21.9.13

Il parente licatese. Dai racconti dello zio Umberto (S.L.L.)

Lo zio Umberto
Dai racconti di mio zio Umberto Genovese ho saputo di un vecchio zio o forse di un giovane prozio del suo amico Stefano che s’era trasferito a Licata e lì aveva messo radici. Era arrivata, via pescivendolo, la notizia che, se non era morto, stava per farlo. Stefano mise 5 mila lire di benzina nella Bianchina e partì: la vecchia strada, 25 chilometri di curve, con quella ad U al passaggio a livello della stazione di Sant’Oliva. 

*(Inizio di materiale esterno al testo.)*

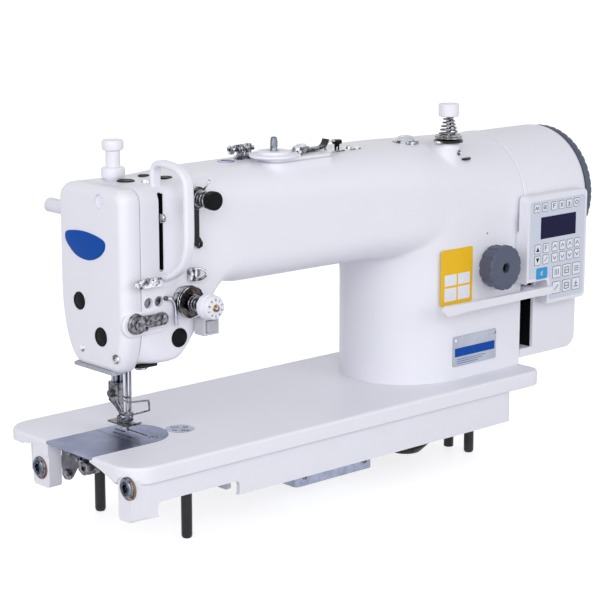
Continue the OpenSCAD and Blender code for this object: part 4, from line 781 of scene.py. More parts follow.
# ---- Bed ----------------------------------------------------------------------------------------

BED_L, BED_W = (BED_HIGH.x - BED_LOW.x) / MM, (BED_HIGH.y - BED_LOW.y) / MM
RIM, DECK, SKIRT, SKIRT_END = 13.7, 8.0, 43.0, ARM_END - 34
PLATE_Y, PLATE_R, PLATE_JOINT = middle("slide_plate").y, 30.9, spot("slide_plate")[1].x
HOOK = middle("hook_shaft")
# Places of the rest pins, of the hinge lugs along the rear rim and of the knee lift's bore
PINS = ((81, 35), (70, 138), (428, 47), (430, 140))
HINGES, KNEE = (110, 370), (423, 68)
# The round disc in the bed beside the needle plate, and its row of marks
DISC = (103, 70)
DISC_MARKS = ((100.3, 77.8), (102.1, 76.2), (104.0, 74.5), (108.0, 70.9), (109.8, 69.3), (95.6, 69.8),
    (97.2, 68.1), (101.1, 64.6), (102.9, 63.0), (104.6, 61.4))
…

La casa era piccola, a pianterreno, così piena di gente, che qualcuno stava fuori, sulla strada. Ma a Stefano, parente forestiero, fu fatto spazio nella camera da letto. Erano una ventina quelli che avevano trovato posto lì, a osservare il vecchio corpaccione per cui dicevano non esserci speranza e che molti già piangevano per morto. Ma il morto, a un certo punto, aprì gli occhi, si levò e si mise a sedere. Gridò: “Siete una masnada di farabutti!”. Stefano commentò: “Sta proprio bene! Ci ha riconosciuti tutti”. 
Non si sbagliava. Dopo quella specie di morte lo zio di Stefano campò per diversi anni ancora: i rari incontri e le notizie del pescivendolo lo rappresentavano generalmente in buona salute, seppure non esente da qualche acciacco dell’età avanzata. 
Poi arrivò, di nuovo, notizia del suo passaggio a miglior vita. Stefano trovò sull’uscio della casetta licatese un paio di cugine, figlie del defunto che, all’uso siciliano, infarcivano il pianto di domande: “Ma come sei potuto morire? Ma quale fu la disgrazia che ti ha portato via?”. 
Stefano, dopo averle abbracciate e baciate, osò suggerire: “Forse è meglio chiederlo al medico curante”.